Analysis of polyserase-3 expression in human tissues
A cDNA probe specific for human polyserase-3 was used to hybridize Northern blots containing poly(A)+ RNAs from a variety of human fetal and adult tissues, and tumor cell lines (Fig. 7). This analysis showed a band of about 7.5 kb in different adult tissues including liver, heart, testis, ovary, intestine, colon and leukocytes. A band of the same size was observed in all analyzed fetal tissues such as kidney, liver, lung and brain. This transcript was also detected in human cancer cell lines, including HeLa (cervix adenocarcinoma), MOLT-4 (lymphoblastic leukaemia), and SW480 (colon adenocarcinoma).
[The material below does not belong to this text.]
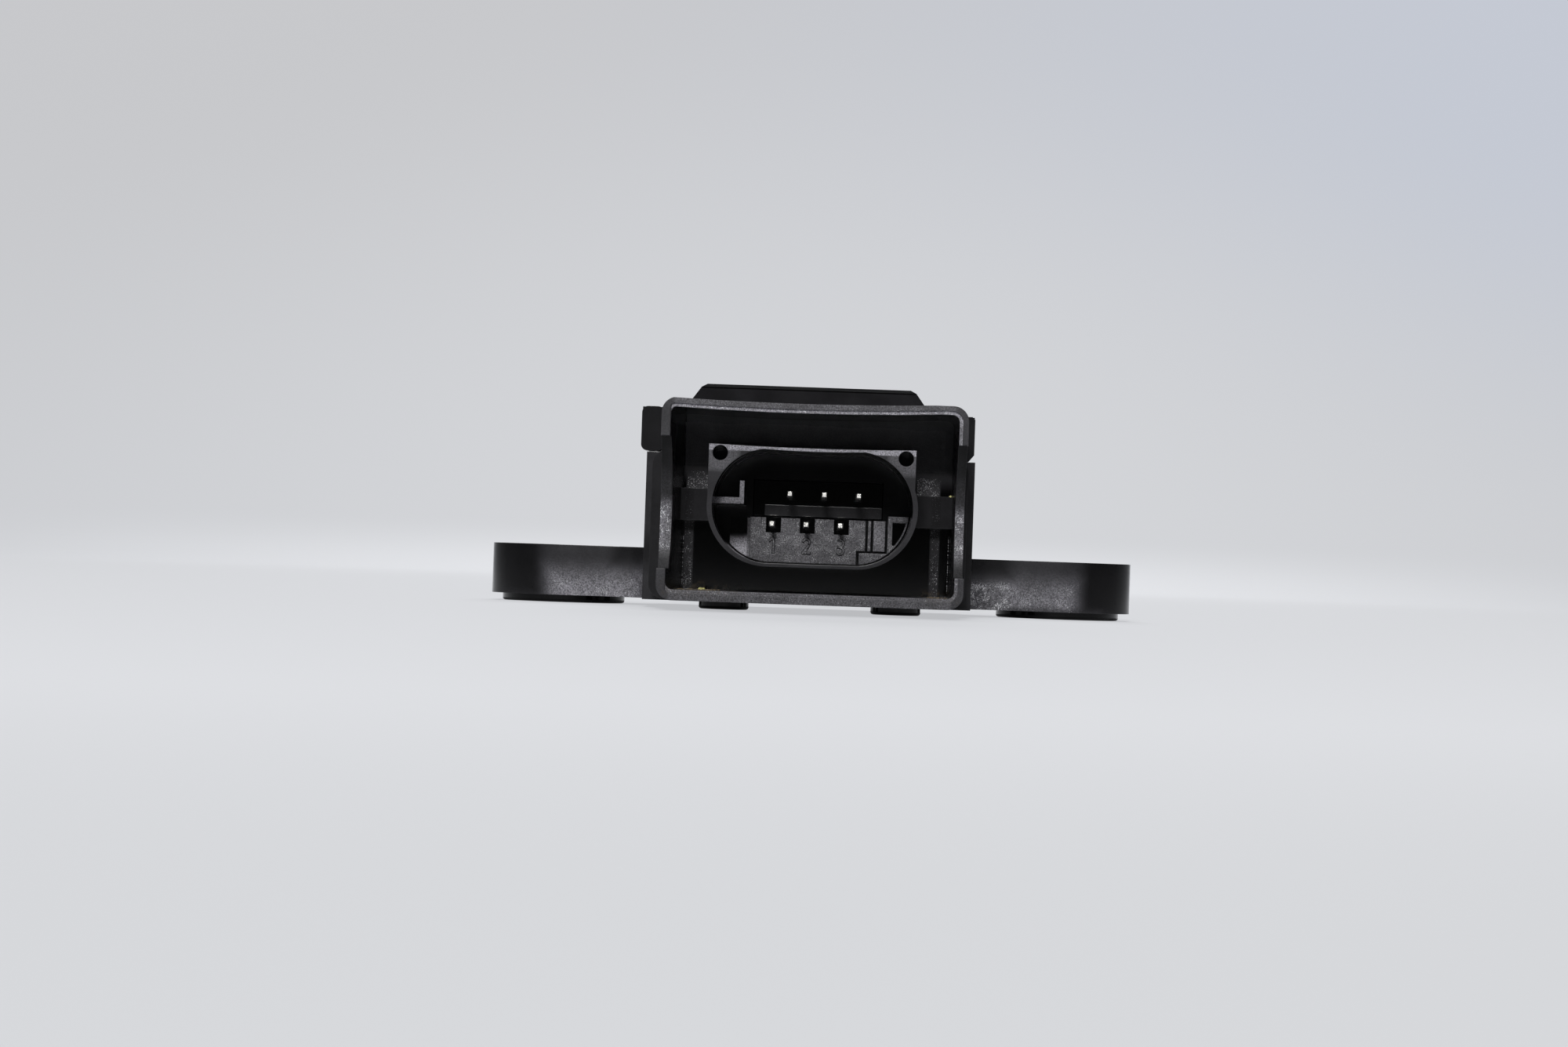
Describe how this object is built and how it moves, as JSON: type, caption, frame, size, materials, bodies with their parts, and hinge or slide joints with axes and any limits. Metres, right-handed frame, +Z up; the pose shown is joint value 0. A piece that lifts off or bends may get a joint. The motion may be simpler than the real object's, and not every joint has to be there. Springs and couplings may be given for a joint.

Bioinformatic analysis using different programs available at the NIX tool , predicts a transcript of around 8 kb for this gene, suggesting that the higher band observed in Fig. 7, likely corresponds to a full-length polyserase-3 transcript. However, other transcripts of 5.2 kb and 4.2 kb were observed at placenta, testis, HeLa and MOLT-4 cells. The presence of these transcripts of smaller size suggests that the polyserase-3 gene could also be regulated through alternative splicing events which may produce a protein without one of its serine protease domains. This mRNA processing of a multidomain protease has also been described for polyserases -1 and -2 [3,9].